Apply the given regex to the current text and return a list of strings with the matches.

PARAMETER	DESCRIPTION
`regex`	Can be either a compiled regular expression or a string. TYPE: `str \| Pattern`
`replace_entities`	If enabled character entity references are replaced by their corresponding character TYPE: `bool` DEFAULT: `True`
`clean_match`	If enabled, this will ignore all whitespaces and consecutive spaces while matching TYPE: `bool` DEFAULT: `False`
`case_sensitive`	If disabled, function will set the regex to ignore the letters-case while compiling it TYPE: `bool` DEFAULT: `True`
`check_match`	Used to quickly check if this regex matches or not without any operations on the results TYPE: `bool` DEFAULT: `False`

Source code in scrapling/core/custom_types.py

def re(
    self,
    regex: str | Pattern,
    replace_entities: bool = True,
    clean_match: bool = False,
    case_sensitive: bool = True,
    check_match: bool = False,
) -> Union["TextHandlers", bool]:
    """Apply the given regex to the current text and return a list of strings with the matches.

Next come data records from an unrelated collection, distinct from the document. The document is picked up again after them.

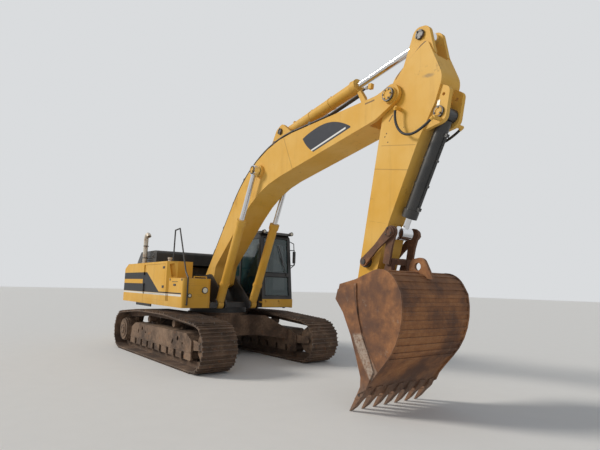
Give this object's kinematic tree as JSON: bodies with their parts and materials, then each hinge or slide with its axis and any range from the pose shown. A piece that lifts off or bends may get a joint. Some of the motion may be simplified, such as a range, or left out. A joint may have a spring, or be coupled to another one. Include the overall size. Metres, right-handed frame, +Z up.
{
  "type": "crawler excavator",
  "caption": "Tracked excavator with a cab, bent boom, stick and wide backhoe bucket, which swings on its tracks and digs by hydraulic cylinders.",
  "frame": {"origin": "on the ground, midway between the counterweight's tail and the stick's rear ear, in the machine's middle plane", "axes": "+X towards the bucket, +Y to the machine's left, +Z up; the upper machine lies along X and the tracks are turned 2.6 degrees about Z"},
  "size_m": [10.9791, 3.7568, 5.7242],
  "materials": {
    "yellow_paint": "worn gloss paint",
    "black_paint": "dusty satin paint",
    "mud_steel": "dried mud over steel",
    "rust_orange": "rusted steel",
    "rod_chrome": "ground and plated",
    "steel": "weathered",
    "seat_fabric": "woven",
    "hose_rubber": "matt",
    "glass": "tinted"
  },
  "bodies": {
    "undercarriage": {"carbody": "black_paint", "track_frame_right": "mud_steel", "track_frame_left": "mud_steel", "track_right": "mud_steel", "track_left": "mud_steel", "idlers": "mud_steel", "sprockets": "mud_steel", "final_drives": "mud_steel", "track_rollers": "mud_steel", "carrier_rollers": "mud_steel", "swing_bearing": "black_paint"},
    "upper": {"deck": "black_paint", "counterweight": "yellow_paint", "engine": "black_paint", "right_housing": "yellow_paint", "left_housing": "yellow_paint", "skirts": "yellow_paint", "tool_box": "yellow_paint", "box_lamp_set": "steel", "filler_cap": "steel", "handrail": "black_paint", "swing_motor": "black_paint", "cab_base": "yellow_paint", "cab_frame": "black_paint", "cab_roof": "black_paint", "cab_glass": "glass", "cab_fittings": "black_paint", "seat": "seat_fabric", "controls": "black_paint", "exhaust": "steel"},
    "hood": {"hood": "black_paint"},
    "cab_door": {"cab_door": "black_paint", "door_glass": "glass"},
    "door_right": {"door_right": "yellow_paint"},
    "door_left": {"door_left": "yellow_paint"},
    "boom": {"boom": "yellow_paint", "boom_lines": "yellow_paint"},
    "stick": {"stick": "yellow_paint", "stick_nose": "yellow_paint", "idler_pins": "yellow_paint", "stick_ears": "yellow_paint", "hose_right": "hose_rubber", "hose_left": "hose_rubber"},
    "bucket": {"bucket": "rust_orange"},
    "idler_links": {"idler_links": "rust_orange"},
    "power_link": {"power_link": "rust_orange"},
    "boom_barrels": {"boom_barrels": "yellow_paint"},
    "boom_rods": {"boom_rods": "rod_chrome"},
    "stick_barrel": {"stick_barrel": "yellow_paint"},
    "stick_rod": {"stick_rod": "rod_chrome"},
    "bucket_barrel": {"bucket_barrel": "black_paint"},
    "bucket_rod": {"bucket_rod": "rod_chrome"}
  },
  "joints": [
    {"name": "swing", "type": "hinge", "parent": "undercarriage", "child": "upper", "pos_m": [-1.71638, 0, 1.2], "axis": [0, 0, 1], "continuous": true},
    {"name": "hood_lift", "type": "hinge", "parent": "upper", "child": "hood", "pos_m": [-5.07638, 0, 2.34], "axis": [0, -1, 0], "range_deg": [0, 60]},
    {"name": "cab_door_swing", "type": "hinge", "parent": "upper", "child": "cab_door", "pos_m": [-1.55638, 1.518, 2], "axis": [0, 0, 1], "range_deg": [0, 160]},
    {"name": "door_right_swing", "type": "hinge", "parent": "upper", "child": "door_right", "pos_m": [-3.30638, -1.468, 1.85], "axis": [0, 0, -1], "range_deg": [0, 120]},
    {"name": "door_left_swing", "type": "hinge", "parent": "upper", "child": "door_left", "pos_m": [-3.30638, 1.468, 1.85], "axis": [0, 0, 1], "range_deg": [0, 120]},
    {"name": "boom_lift", "type": "hinge", "parent": "upper", "child": "boom", "pos_m": [-1.71638, 0, 1.85], "axis": [0, -1, 0], "range_deg": [-62, 34]},
    {"name": "stick_swing", "type": "hinge", "parent": "boom", "child": "stick", "pos_m": [4.48439, 0, 4.76788], "axis": [0, 1, 0], "range_deg": [-90, 18]},
    {"name": "bucket_curl", "type": "hinge", "parent": "stick", "child": "bucket", "pos_m": [3.83197, 0, 1.69845], "axis": [0, 1, 0], "range_deg": [-12, 135]},
    {"name": "boom_barrel_tilt", "type": "hinge", "parent": "upper", "child": "boom_barrels", "pos_m": [-0.76638, 0, 1.3], "axis": [0, -1, 0], "range_deg": [-65.71, 36.17]},
    {"name": "boom_rod_slide", "type": "slide", "parent": "boom_barrels", "child": "boom_rods", "axis": [0.4285, 0, 0.9035], "range_m": [-1.0125, 0.5571]},
    {"name": "stick_barrel_tilt", "type": "hinge", "parent": "boom", "child": "stick_barrel", "pos_m": [1.23232, 0, 5.07217], "axis": [0, 1, 0], "range_deg": [-2.19, 0.68]},
    {"name": "stick_rod_slide", "type": "slide", "parent": "stick_barrel", "child": "stick_rod", "axis": [0.9907, 0, 0.1361], "range_m": [-1.3298, 0.2692]},
    {"name": "idler_link_swing", "type": "hinge", "parent": "stick", "child": "idler_links", "pos_m": [3.93343, 0, 2.17579], "axis": [0, 1, 0], "range_deg": [-9.29, 101.41]},
    {"name": "power_link_swing", "type": "hinge", "parent": "bucket", "child": "power_link", "pos_m": [4.31891, 0, 1.88578], "axis": [0, 1, 0], "range_deg": [-92.91, 8.53]},
    {"name": "bucket_barrel_tilt", "type": "hinge", "parent": "stick", "child": "bucket_barrel", "pos_m": [5.31006, 0, 4.27546], "axis": [0, 1, 0], "range_deg": [-8.67, 1.04]},
    {"name": "bucket_rod_slide", "type": "slide", "parent": "bucket_barrel", "child": "bucket_rod", "axis": [-0.4478, 0, -0.8941], "range_m": [-0.0943, 1.0195]}
  ],
  "couplings": [
    {"joint": "boom_barrel_tilt", "follows": "boom_lift", "ratio": 1.055},
    {"joint": "boom_rod_slide", "follows": "boom_lift", "m_per_rad": 0.932},
    {"joint": "stick_barrel_tilt", "follows": "stick_swing", "ratio": 0.021},
    {"joint": "stick_rod_slide", "follows": "stick_swing", "m_per_rad": 0.844},
    {"joint": "idler_link_swing", "follows": "bucket_curl", "ratio": 0.749},
    {"joint": "power_link_swing", "follows": "bucket_curl", "ratio": -0.686},
    {"joint": "bucket_barrel_tilt", "follows": "bucket_curl", "ratio": -0.062},
    {"joint": "bucket_rod_slide", "follows": "bucket_curl", "m_per_rad": 0.431}
  ]
}
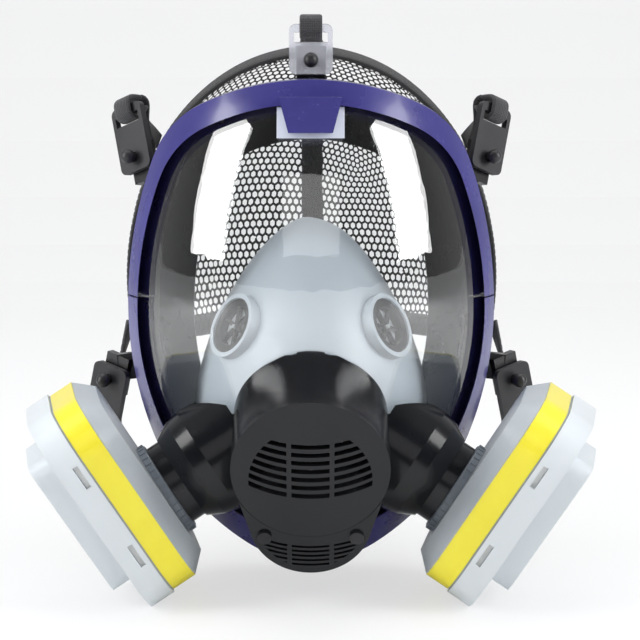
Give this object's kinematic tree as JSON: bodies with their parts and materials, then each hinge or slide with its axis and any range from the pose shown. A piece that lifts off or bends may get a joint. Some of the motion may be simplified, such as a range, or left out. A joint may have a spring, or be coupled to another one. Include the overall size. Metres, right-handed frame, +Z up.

    :param regex: Can be either a compiled regular expression or a string.
    :param replace_entities: If enabled character entity references are replaced by their corresponding character
    :param clean_match: If enabled, this will ignore all whitespaces and consecutive spaces while matching
    :param case_sensitive: If disabled, function will set the regex to ignore the letters-case while compiling it
    :param check_match: Used to quickly check if this regex matches or not without any operations on the results

    """
    if isinstance(regex, str):
        if case_sensitive:
            regex = re_compile(regex, UNICODE)
        else:
            regex = re_compile(regex, flags=UNICODE | IGNORECASE)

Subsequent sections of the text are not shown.